#### [JOB]
Locate the string "before" throughout the material and copy every line in which it occurs.

#### [DATA BLOCK]
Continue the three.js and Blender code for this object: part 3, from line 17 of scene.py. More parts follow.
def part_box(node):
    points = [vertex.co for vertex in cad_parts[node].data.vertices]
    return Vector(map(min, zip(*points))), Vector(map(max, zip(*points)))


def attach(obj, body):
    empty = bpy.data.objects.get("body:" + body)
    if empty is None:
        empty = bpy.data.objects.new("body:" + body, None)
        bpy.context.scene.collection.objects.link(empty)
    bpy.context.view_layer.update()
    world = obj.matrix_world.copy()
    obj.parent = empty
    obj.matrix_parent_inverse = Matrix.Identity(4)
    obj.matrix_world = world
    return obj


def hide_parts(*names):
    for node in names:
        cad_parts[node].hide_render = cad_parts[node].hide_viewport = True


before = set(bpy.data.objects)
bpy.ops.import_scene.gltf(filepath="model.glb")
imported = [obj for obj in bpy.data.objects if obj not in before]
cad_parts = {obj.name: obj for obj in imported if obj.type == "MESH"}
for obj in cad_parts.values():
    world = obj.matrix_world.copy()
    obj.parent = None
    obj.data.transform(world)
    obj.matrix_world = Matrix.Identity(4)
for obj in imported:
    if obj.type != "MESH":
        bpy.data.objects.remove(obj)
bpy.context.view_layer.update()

#### [RESULT OF THIS TASK]
before = set(bpy.data.objects)
imported = [obj for obj in bpy.data.objects if obj not in before]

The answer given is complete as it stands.